Die Schweiz, eine hoch entwickelte Demokratie Europas, verfolgt eine vorbildliche Dialogpolitik mit der Palästinenser-Organisation Hamas. Kritik aus Israel ändert nichts an den Gesprächen auf diplomatischer Ebene mit Hamas, die die Schweiz souverän und unbeirrt seit Anfang Juli 2009 in Genf führt, um einen Weg zum Frieden zu ebnen. Im Gegensatz zur EU und Israel ist die Hamas für Bern keine Terrororganisation. Es ist an der Zeit, dass die EU das einsieht und sich nicht weiter in Vorurteile verrennt. Die Nürnberger Prozesse verpflichten jeden selbstbewussten zivilisierten Menschen, jeden zivilisierten Staat, gegen Kriegsverbrechen und illegale Besatzung Widerstand zu leisten. Es wird Zeit, dass Deutschland das Völkerrecht in seiner Integrität endlich anerkennt. Demgemäß muss ein professioneller Journalismus anfangen, sich daran zu halten und sich vorurteilsfrei zu behaupten.

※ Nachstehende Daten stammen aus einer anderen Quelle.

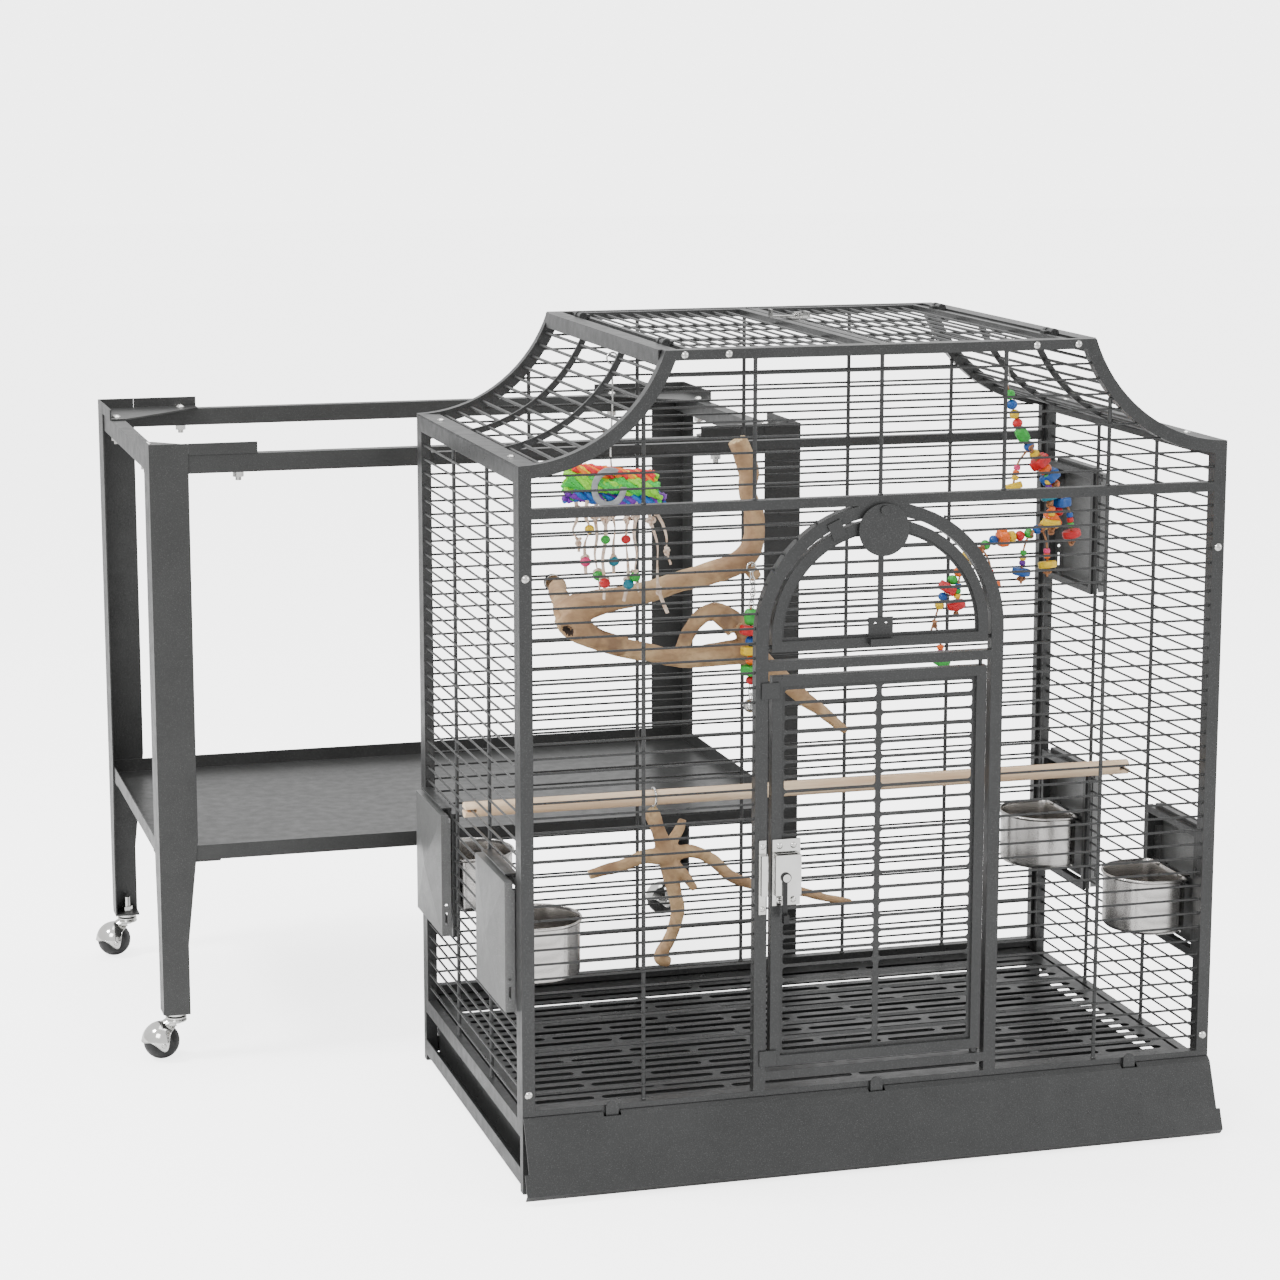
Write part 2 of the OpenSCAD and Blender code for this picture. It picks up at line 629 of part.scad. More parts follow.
module landing_door() {
  r0 = arch_door_r;
  r1 = r0 - door_tube;
  z0 = arch_door_z - arch_z;
  rows = round((r1 - z0 - door_tube - 4) / wire_pitch);
  step = (r1 - z0 - door_tube - 4) / rows;
  color(steel) at_cage() translate([mid_x, 0, arch_z]) {
    slab_xz(door_y, door_y + door_t) difference() {
      union() {
        intersection() {
          circle(r = r0, $fn = 96);
          translate([-r0, 0]) square([2 * r0, r0]);
        }
        translate([-r0, z0]) square([2 * r0, -z0 + 0.01]);
      }
      intersection() {
        circle(r = r1, $fn = 96);
        translate([-r1, z0 + door_tube]) square([2 * r1, r1 - z0]);
      }
    }
    slab_xz(door_y + 4, door_y + 5.6) difference() {
      intersection() {
        circle(r = r1 + 1, $fn = 96);
        translate([-r1, z0 + door_tube - 1]) square([2 * r1, r1 - z0 + 2]);
      }
      intersection() {
        circle(r = r1 - 3, $fn = 96);
        for (s = [-1, 1]) for (i = [0 : rows - 1]) {
          translate([s * (r1 / 2 + 3.5) - r1 / 2, z0 + door_tube + 2 + i * step + 1.8])
            square([r1, step - 3.6]);
        }
      }
    }
    // plate with two holes at the foot of the centre bar, and its turned-out lip
    difference() {
      box(-16, 16, door_y + 2.2, door_y + 4.1, z0 + door_tube - 1, z0 + door_tube + 24);
      for (x = [-7, 7]) rod_y(0, 8, x, z0 + door_tube + 16, 3.8);
    }
    box(-17, 17, -9, door_y + 1, z0 + 4, z0 + 6);
    box(-17, 17, -9.5, -8, z0 + 4, z0 + 12);
    // stop tab that laps over the arch
    rotate([0, -24.5, 0]) box(-9, 9, -2.6, -0.7, r0 - 8, r0 + door_gap + 9);
    rotate([0, -24.5, 0]) box(-9, 9, -1, 1, r0 - 8, r0 - 1);
    for (s = [-1, 1]) {
      rod_x(s > 0 ? r0 - 2 : -arch_in - 5, s > 0 ? arch_in + 5 : -r0 + 2, pin_y,
        hinge_z - arch_z, pin_d);
    }
  }
}
module lock_disc() {
  color(steel) at_cage() difference() {
    rod_y(disc_y, disc_y + disc_t, mid_x, disc_pivot_z - disc_drop, disc_d);
    rod_y(disc_y - 1, disc_y + disc_t + 1, mid_x, disc_pivot_z, 6 + 2 * pin_play);
  }
}

// ---------- cage: feeders ----------
module feeder_frame() {
  slab_yz(1, 1 + feed_t) difference() {
    square([feeder_w, feeder_h]);
    translate([feed_bar, feed_bar]) square([feeder_w - 2 * feed_bar, feeder_h - 2 * feed_bar]);
  }
  for (y = [4, feeder_w - 8]) cover_lug(y);
  box(0.6, 4, 16, feeder_w - 16, feeder_h - 6, feeder_h + 5);
  box(-9, 4, 16, feeder_w - 16, feeder_h + 3, feeder_h + 5);
}
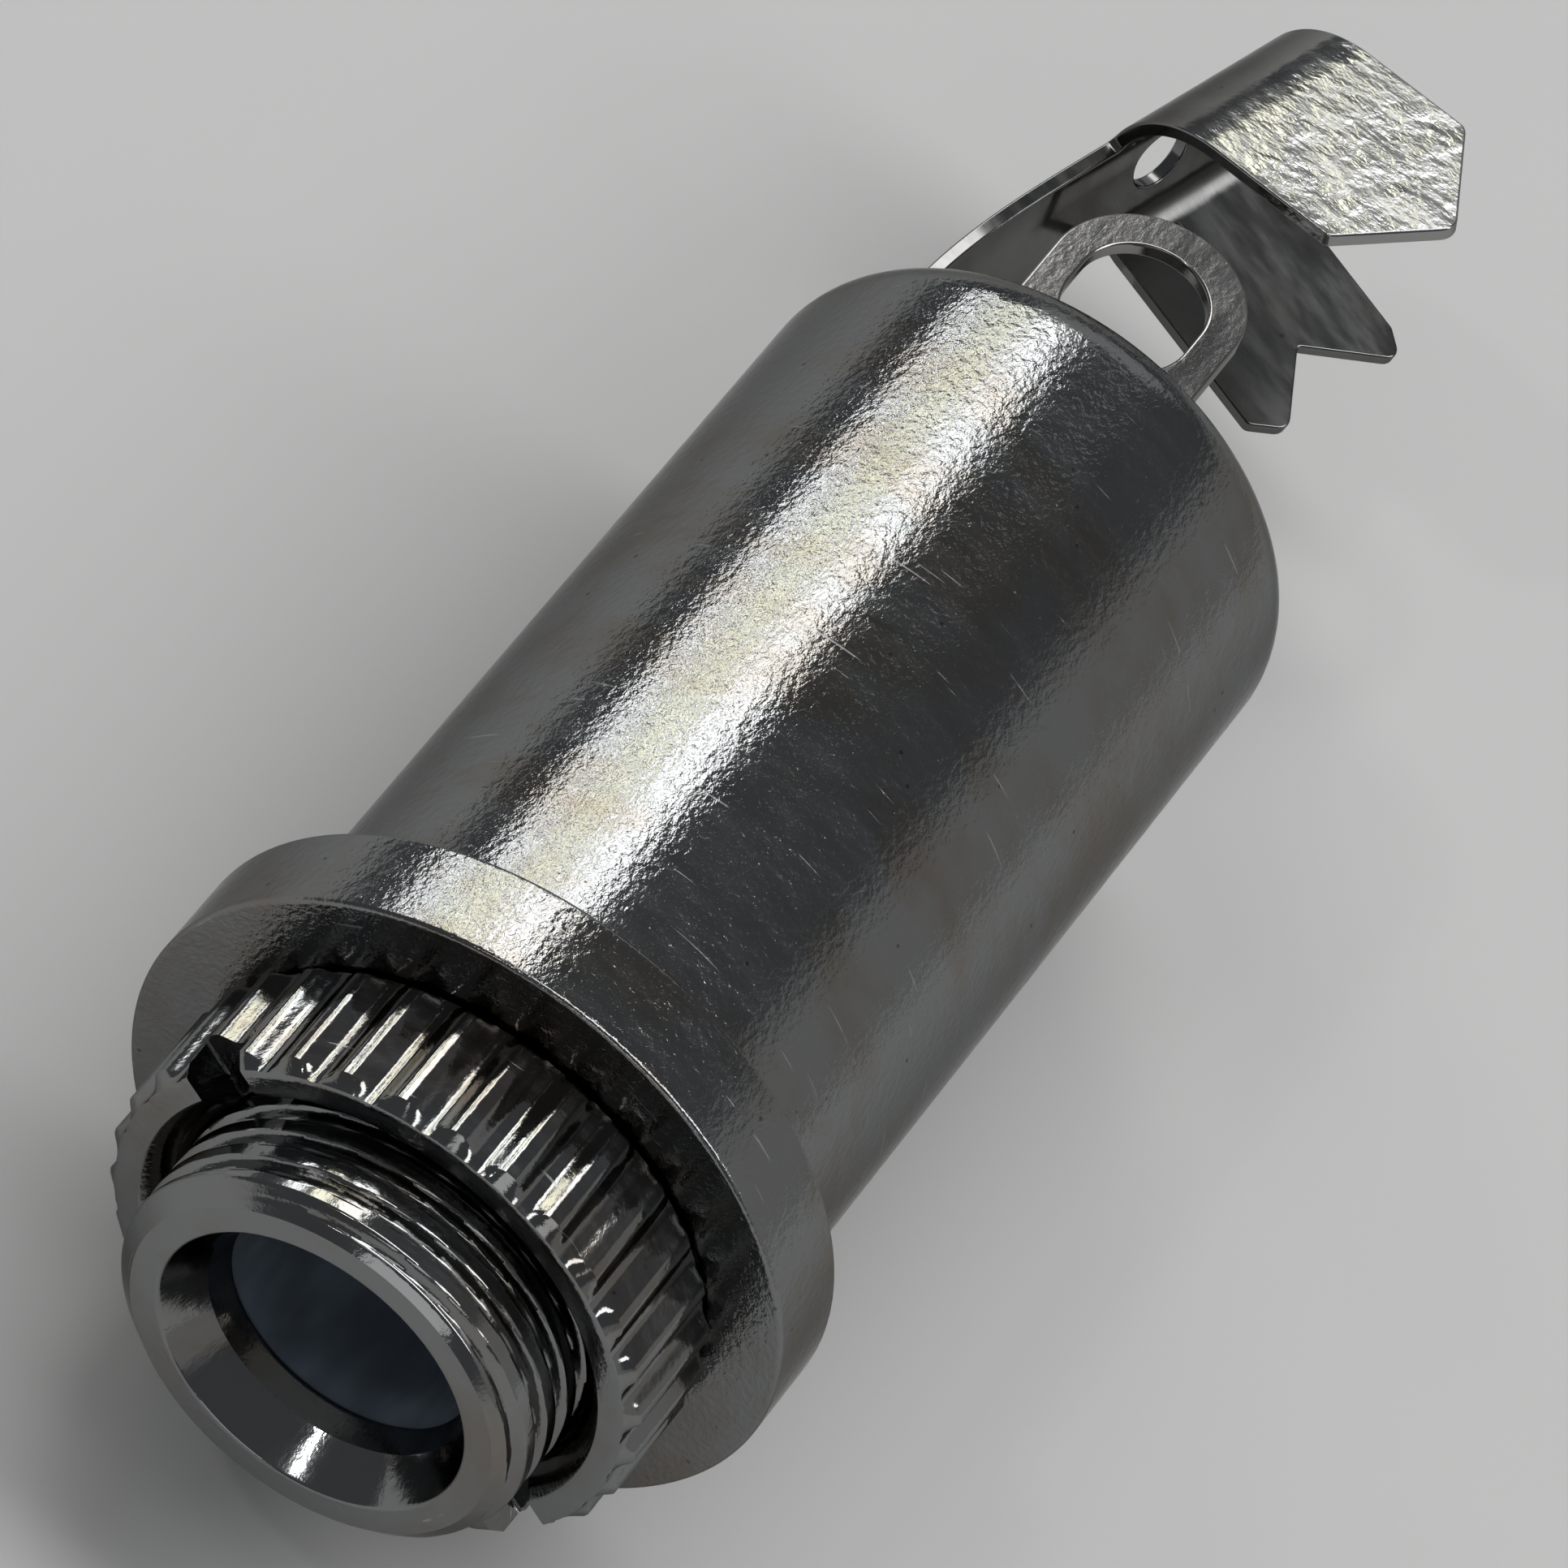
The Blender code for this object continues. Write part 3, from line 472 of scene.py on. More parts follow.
def new_piece(name: str, vertices: np.ndarray, faces: list[tuple[int, ...]], sharp: float) -> bpy.types.Object:
    """Makes a mesh object from points in millimetres.

    Args:
        name: The piece's name.
        vertices: One row for each vertex.
        faces: Vertex numbers of each face.
        sharp: Angle in degrees above which an edge stays sharp.

    Returns:
        The object, linked to the scene.
    """
    mesh = bpy.data.meshes.new(name)
    mesh.from_pydata(vertices.tolist(), [], faces)
    maker = bmesh.new()
    maker.from_mesh(mesh)
    bmesh.ops.recalc_face_normals(maker, faces=maker.faces)
    if maker.calc_volume(signed=True) < 0.0:
        bmesh.ops.reverse_faces(maker, faces=maker.faces)
    maker.transform(Matrix.Scale(MM, 4))
    maker.to_mesh(mesh)
    maker.free()
    mesh.shade_smooth()
    mesh.set_sharp_from_angle(angle=math.radians(sharp))
    return linked(name, mesh)


def ring_grid(rows: np.ndarray) -> tuple[np.ndarray, list[tuple[int, int, int, int]]]:
    """Joins a grid of points that closes on itself both ways.

    Args:
        rows: Points, as profile steps by columns round the axis by 3.

    Returns:
        Vertices and quads.
    """
    steps, columns = rows.shape[:2]
    number = np.arange(steps * columns).reshape(steps, columns)
    ahead = np.roll(number, -1, axis=0)
    quads = np.stack([number, np.roll(number, -1, axis=1), np.roll(ahead, -1, axis=1), ahead], axis=-1)
    return rows.reshape(-1, 3), [tuple(q) for q in quads.reshape(-1, 4).tolist()]


def rounded_loop(corners: Sequence[Vector3], steps: int = 5, support: float = 0.0) -> list[Point2]:
    """Rounds the corners of a closed loop.

    Args:
        corners: Each corner's two coordinates and its rounding; 0 keeps it sharp.
        steps: Pieces that each rounding is made of.
        support: Distance beyond each rounding at which a point holds the flat beside it.

    Returns:
        The loop's points.
    """
    points: list[Point2] = []
    for i, (a, b, fillet) in enumerate(corners):
        here = Vector((a, b))
        if fillet <= 0.0:
            points.append((a, b))
            continue
        back = (Vector(corners[i - 1][:2]) - here).normalized()
        ahead = (Vector(corners[(i + 1) % len(corners)][:2]) - here).normalized()
        half = back.angle(ahead) / 2
        reach = fillet / math.tan(half)
        centre = here + (back + ahead).normalized() * fillet / math.sin(half)
        first = here + back * reach - centre
        last = here + ahead * reach - centre
        turn = first.angle_signed(last)
        if support > 0.0:
            points.append(tuple(here + back * (reach + support)))
        for k in range(steps + 1):
            points.append(tuple(centre + Matrix.Rotation(-turn * k / steps, 2) @ first))
        if support > 0.0:
            points.append(tuple(here + ahead * (reach + support)))
    return points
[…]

Als Depositärstaat der Genfer Konventionen hatte die Schweiz israelische Verstöße gegen das humanitäre Völkerrecht verurteilt und während der Gaza-Invasion zu Jahresbeginn erklärt, in dieser Frage nicht „neutral im Sinne von tatenlos“ sein zu können. Vor dem UNO-Menschenrechtsrat hatte die Schweiz eine Untersuchung der Völkerrechtsverletzungen in Gaza beantragt.

Lobbyisten der israelischen Regierung können es nicht vertuschen: Auch wenn sie sich weigern, das brutale Ausmaß der israelischen Besatzungspolitik anzuerkennen, wird es ihnen nicht gelingen, dass immer mehr Menschen die Wahrheit über das Heilige Land begreifen. Sie kommt früher oder später immer ans Licht.